++++ GIVEN DATA ++++

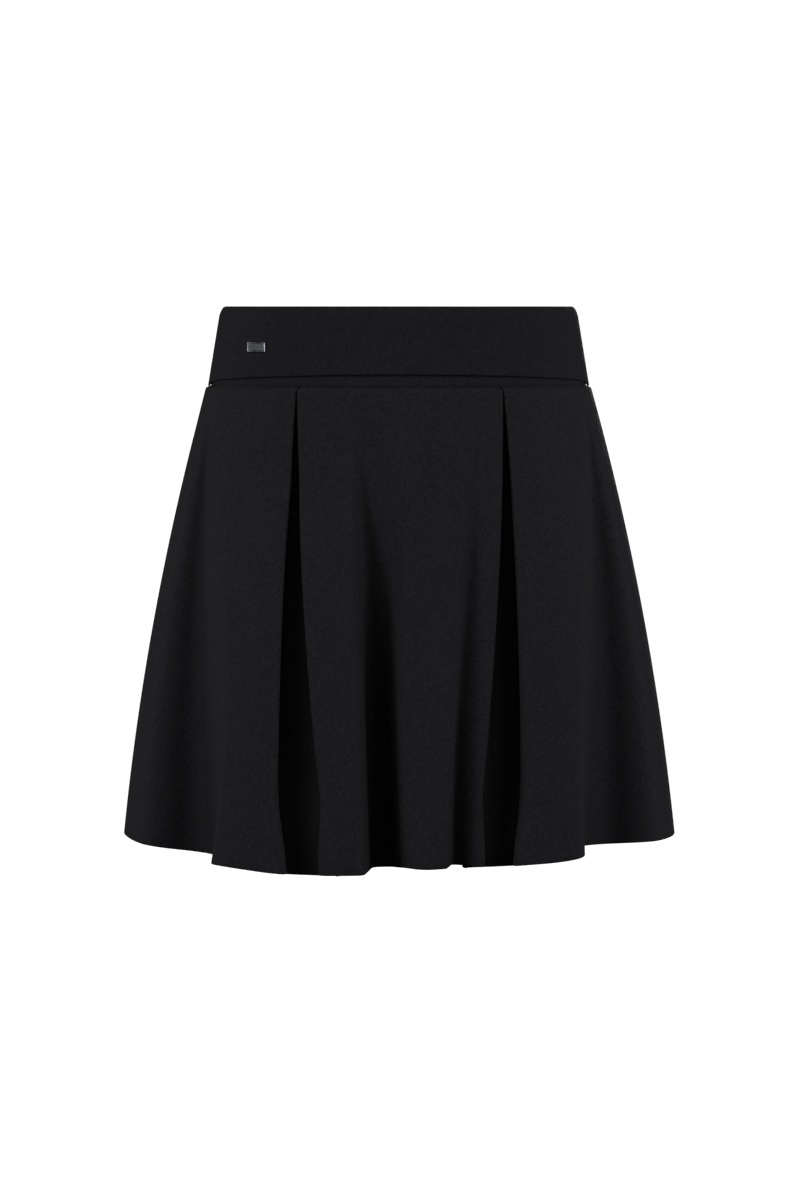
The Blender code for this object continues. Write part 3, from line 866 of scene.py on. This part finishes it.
# inset: millimetres in from the outline; level: millimetres above the rear face; rim: 1 where it is
# polished, which also gives it the lighter colour of a painted highlight
PlateRing = namedtuple("PlateRing", "inset level rim")
PLATE_RINGS = [
    PlateRing(0.25, 0.00, 0),
    PlateRing(0.07, 0.06, 0),
    PlateRing(0.00, 0.20, 0),
    PlateRing(0.00, 0.60, 1),
    PlateRing(0.06, 0.78, 1),
    PlateRing(0.20, 0.88, 1),
    PlateRing(0.45, 0.90, 1),
    PlateRing(0.80, 0.88, 1),
    PlateRing(0.95, 0.80, 0),
    PlateRing(1.05, 0.66, 0),
    PlateRing(1.25, 0.62, 0),
]
print("the plate:", round(PLATE_WIDTH / MM, 1), "by", round(PLATE_HEIGHT / MM, 1), "mm")


# %% Plate outline and rings
def plate_outline():
    """A rounded rectangle, as places across and up, going round once from the right end's lower corner."""
    half_width = PLATE_WIDTH / 2 - PLATE_CORNER
    half_height = PLATE_HEIGHT / 2 - PLATE_CORNER
    line = []
    for quarter, (side, level) in enumerate([(1, 1), (-1, 1), (-1, -1), (1, -1)]):
        for angle in np.linspace(0, math.pi / 2, PLATE_CORNER_STEPS + 1) + quarter * math.pi / 2:
            across = side * half_width + PLATE_CORNER * math.cos(angle)
            line.append((across, level * half_height + PLATE_CORNER * math.sin(angle)))
        if side == level:
            for step in range(1, PLATE_SIDE_STEPS):
                across = side * between(half_width, -half_width, step / PLATE_SIDE_STEPS)
                line.append((across, level * PLATE_HEIGHT / 2))
    return np.array(line)


def plate_rings():
    """Rings of (across, up, proud, rim), from the middle line of the rear face to that of the field."""
    outline = plate_outline()
    longest = (PLATE_WIDTH - PLATE_HEIGHT) / 2
    spine = np.column_stack([np.clip(outline[:, 0], -longest, longest), np.zeros(len(outline))])
    inward = spine - outline
    reach = np.linalg.norm(inward, axis=1, keepdims=True)
    rings = [(spine, 0, 0), (between(spine, outline, REAR_RING), 0, 0)]
    for ring in PLATE_RINGS:
        rings.append((outline + inward / reach * ring.inset * MM, ring.level * MM, ring.rim))
    field = PLATE_RINGS[-1].level * MM
    rings += [(between(outline, spine, FIELD_RING), field, 0), (spine, field, 0)]
    whole = np.ones((len(outline), 1))
    return np.array([np.hstack([line, whole * level, whole * rim]) for line, level, rim in rings])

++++

*AIM OF THE TASK*.
Every line of the data above should be copied exactly.

*ANSWER TO THE EXERCISE*.
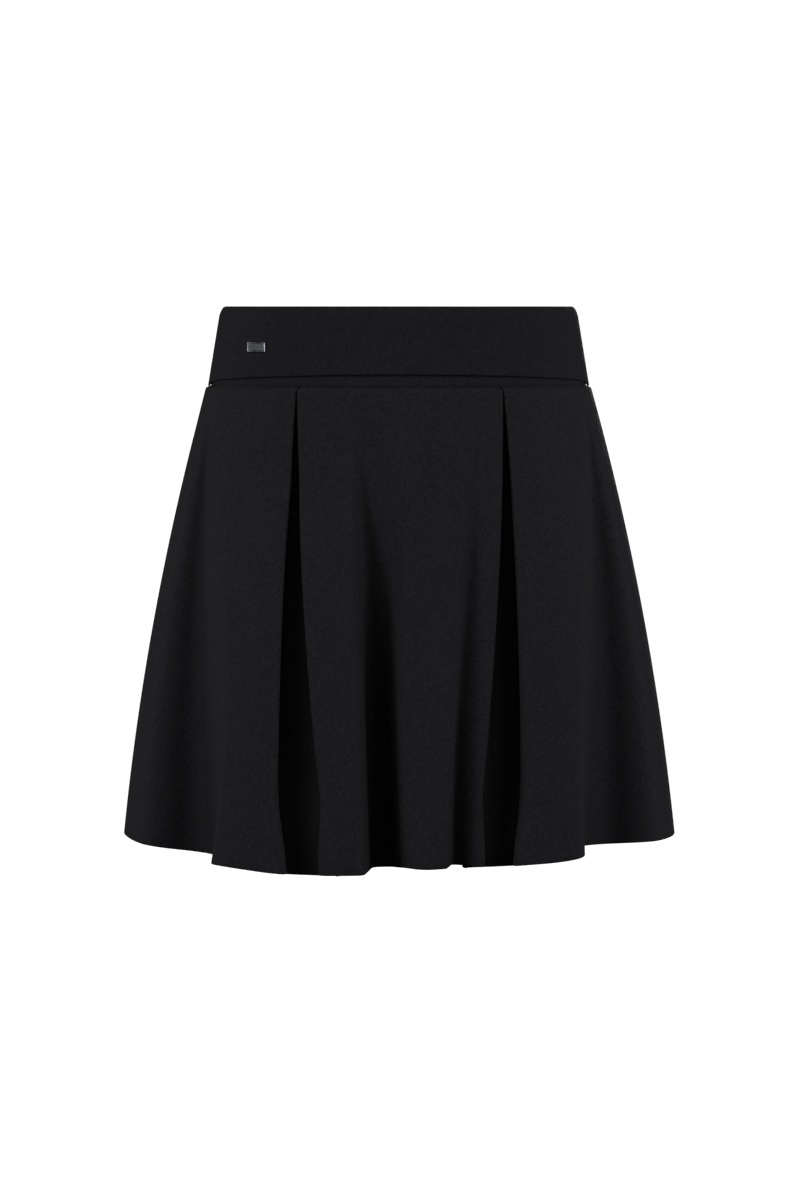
The Blender code for this object continues. Write part 3, from line 866 of scene.py on. This part finishes it.
# inset: millimetres in from the outline; level: millimetres above the rear face; rim: 1 where it is
# polished, which also gives it the lighter colour of a painted highlight
PlateRing = namedtuple("PlateRing", "inset level rim")
PLATE_RINGS = [
    PlateRing(0.25, 0.00, 0),
    PlateRing(0.07, 0.06, 0),
    PlateRing(0.00, 0.20, 0),
    PlateRing(0.00, 0.60, 1),
    PlateRing(0.06, 0.78, 1),
    PlateRing(0.20, 0.88, 1),
    PlateRing(0.45, 0.90, 1),
    PlateRing(0.80, 0.88, 1),
    PlateRing(0.95, 0.80, 0),
    PlateRing(1.05, 0.66, 0),
    PlateRing(1.25, 0.62, 0),
]
print("the plate:", round(PLATE_WIDTH / MM, 1), "by", round(PLATE_HEIGHT / MM, 1), "mm")


# %% Plate outline and rings
def plate_outline():
    """A rounded rectangle, as places across and up, going round once from the right end's lower corner."""
    half_width = PLATE_WIDTH / 2 - PLATE_CORNER
    half_height = PLATE_HEIGHT / 2 - PLATE_CORNER
    line = []
    for quarter, (side, level) in enumerate([(1, 1), (-1, 1), (-1, -1), (1, -1)]):
        for angle in np.linspace(0, math.pi / 2, PLATE_CORNER_STEPS + 1) + quarter * math.pi / 2:
            across = side * half_width + PLATE_CORNER * math.cos(angle)
            line.append((across, level * half_height + PLATE_CORNER * math.sin(angle)))
        if side == level:
            for step in range(1, PLATE_SIDE_STEPS):
                across = side * between(half_width, -half_width, step / PLATE_SIDE_STEPS)
                line.append((across, level * PLATE_HEIGHT / 2))
    return np.array(line)


def plate_rings():
    """Rings of (across, up, proud, rim), from the middle line of the rear face to that of the field."""
    outline = plate_outline()
    longest = (PLATE_WIDTH - PLATE_HEIGHT) / 2
    spine = np.column_stack([np.clip(outline[:, 0], -longest, longest), np.zeros(len(outline))])
    inward = spine - outline
    reach = np.linalg.norm(inward, axis=1, keepdims=True)
    rings = [(spine, 0, 0), (between(spine, outline, REAR_RING), 0, 0)]
    for ring in PLATE_RINGS:
        rings.append((outline + inward / reach * ring.inset * MM, ring.level * MM, ring.rim))
    field = PLATE_RINGS[-1].level * MM
    rings += [(between(outline, spine, FIELD_RING), field, 0), (spine, field, 0)]
    whole = np.ones((len(outline), 1))
    return np.array([np.hstack([line, whole * level, whole * rim]) for line, level, rim in rings])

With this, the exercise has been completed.